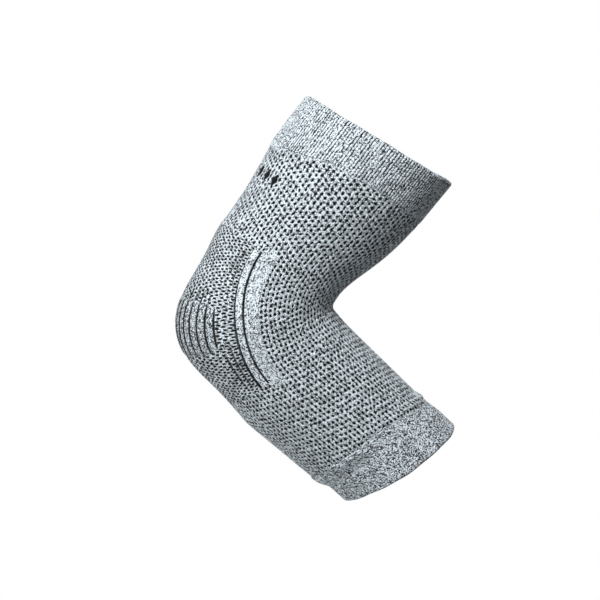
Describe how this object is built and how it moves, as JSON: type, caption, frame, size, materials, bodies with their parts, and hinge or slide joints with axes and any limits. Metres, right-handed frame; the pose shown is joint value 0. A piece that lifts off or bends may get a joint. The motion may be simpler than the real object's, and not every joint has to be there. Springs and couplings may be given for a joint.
{
  "type": "knitted elbow pad sleeve",
  "caption": "Bent knitted elbow sleeve with a ribbed pad over the elbow point, mesh-knit arm tubes and elastic welts at both open ends.",
  "frame": {"origin": "centre of the upper cuff's bore, where the sleeve grips the upper arm", "axes": "+Z along the upper-arm axis towards the shoulder, +X towards the crook and the hand, +Y across the arm; the sleeve is symmetric about the plane Y = 0"},
  "size_m": [0.1782, 0.0936, 0.1752],
  "materials": {
    "mesh_knit": "heather grey open mesh knit, nylon and spandex, matt with a soft sheen",
    "rib_welt": "heather grey fine rib knit welt, matt",
    "plain_welt": "heather grey plain knit welt, matt",
    "linking_thread": "light grey linking thread",
    "elastic_thread": "white covered elastic thread",
    "pad_knit": "heather grey thick ribbed double knit, matt",
    "plain_knit": "heather grey smooth plain knit, matt with a soft sheen"
  },
  "bodies": {
    "upper_arm": {"upper_arm_knit": "mesh_knit", "upper_arm_bend_knit": "mesh_knit", "upper_cuff_seam": "linking_thread", "upper_cuff_face": "rib_welt", "upper_cuff_lining": "rib_welt", "upper_cuff_fold": "rib_welt", "upper_elastic_1": "elastic_thread", "upper_elastic_2": "elastic_thread", "upper_elastic_3": "elastic_thread", "upper_elastic_4": "elastic_thread"},
    "elbow": {"elbow_pad_base": "pad_knit", "elbow_tuck_knit": "pad_knit", "elbow_rib_01": "pad_knit", "elbow_rib_02": "pad_knit", "elbow_rib_03": "pad_knit", "elbow_rib_04": "pad_knit", "elbow_rib_05": "pad_knit", "elbow_rib_06": "pad_knit", "elbow_rib_07": "pad_knit", "elbow_rib_08": "pad_knit", "elbow_rib_09": "pad_knit", "elbow_rib_10": "pad_knit", "elbow_rib_11": "pad_knit", "elbow_rib_12": "pad_knit", "elbow_rib_13": "pad_knit", "side_band_left": "plain_knit", "side_band_right": "plain_knit", "plain_band_left": "plain_knit", "plain_band_right": "plain_knit", "crook_knit": "mesh_knit"},
    "forearm": {"forearm_knit": "mesh_knit", "forearm_bend_knit": "mesh_knit", "lower_cuff_seam": "linking_thread", "lower_cuff_face": "plain_welt", "lower_cuff_lining": "plain_welt", "lower_cuff_fold": "plain_welt", "lower_elastic_1": "elastic_thread", "lower_elastic_2": "elastic_thread", "lower_elastic_3": "elastic_thread"}
  },
  "joints": [
    {"name": "elbow_upper_bend", "type": "hinge", "parent": "upper_arm", "child": "elbow", "pos_m": [0, 0, -0.0882], "axis": [0, -1, 0], "range_deg": [-42.5, 20], "deforming": ["upper_arm_bend_knit", "crook_knit"]},
    {"name": "elbow_lower_bend", "type": "hinge", "parent": "elbow", "child": "forearm", "pos_m": [0.01992, 0, -0.10994], "axis": [0, -1, 0], "range_deg": [-42.5, 20], "deforming": ["forearm_bend_knit"]}
  ],
  "couplings": [
    {"joint": "elbow_lower_bend", "follows": "elbow_upper_bend", "ratio": 1}
  ]
}
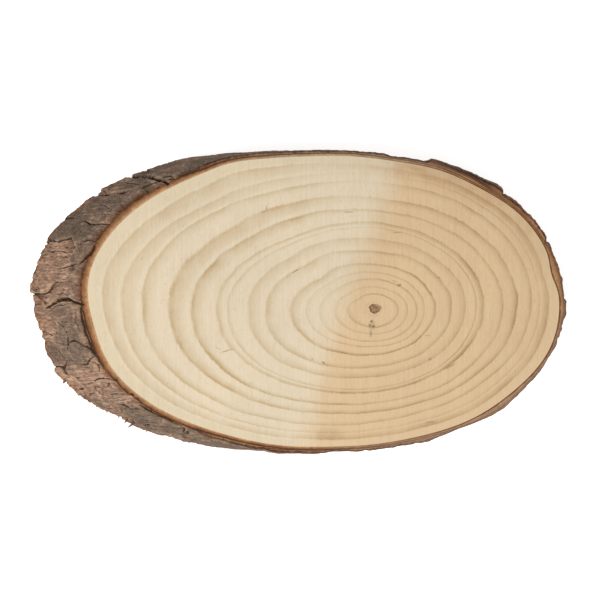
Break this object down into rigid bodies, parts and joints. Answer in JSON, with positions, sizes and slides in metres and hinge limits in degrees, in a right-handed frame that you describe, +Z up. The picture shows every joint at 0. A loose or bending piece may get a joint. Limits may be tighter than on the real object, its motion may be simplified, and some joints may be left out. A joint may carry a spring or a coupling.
{
  "type": "wood slice",
  "caption": "Oval slice sawn aslant from a small trunk, with flat ringed faces and a rim of plated, cracked bark.",
  "frame": {"origin": "middle of the bounding box, on the surface that the slice lies on", "axes": "+X along the oval's long axis, towards the end where the bark runs in under the slice; +Y across it; +Z up"},
  "size_m": [0.2704, 0.1526, 0.02],
  "materials": {
    "wood": "matt sawn softwood, pale cream to tan with darker growth rings",
    "bark": "rough matt bark, grey-brown plates over orange-brown inner bark"
  },
  "bodies": {
    "root": {"wood_disc": "wood", "bark": "bark"}
  },
  "joints": []
}
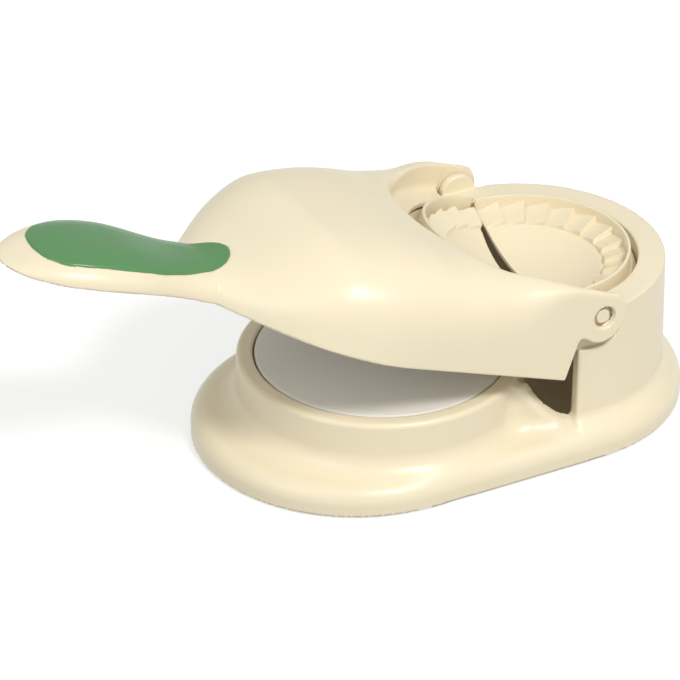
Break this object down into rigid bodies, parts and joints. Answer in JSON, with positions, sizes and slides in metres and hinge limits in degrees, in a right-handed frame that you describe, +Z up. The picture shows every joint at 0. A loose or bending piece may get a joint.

» Requirements: Every line that holds the string "caption" should be returned.

» Response for this exercise:
Describe how this object is built and how it moves, as JSON: type, caption, frame, size, materials, bodies with their parts, and hinge or slide joints with axes and any limits. Metres, right-handed frame; the pose shown is joint value 0. A piece that lifts off or bends may get a joint. The motion may be simpler than the real object's, and not every joint has to be there. Springs and couplings may be given for a joint.
  "caption": "Bent knitted elbow sleeve with a ribbed pad over the elbow point, mesh-knit arm tubes and elastic welts at both open ends.",
  "caption": "Oval slice sawn aslant from a small trunk, with flat ringed faces and a rim of plated, cracked bark.",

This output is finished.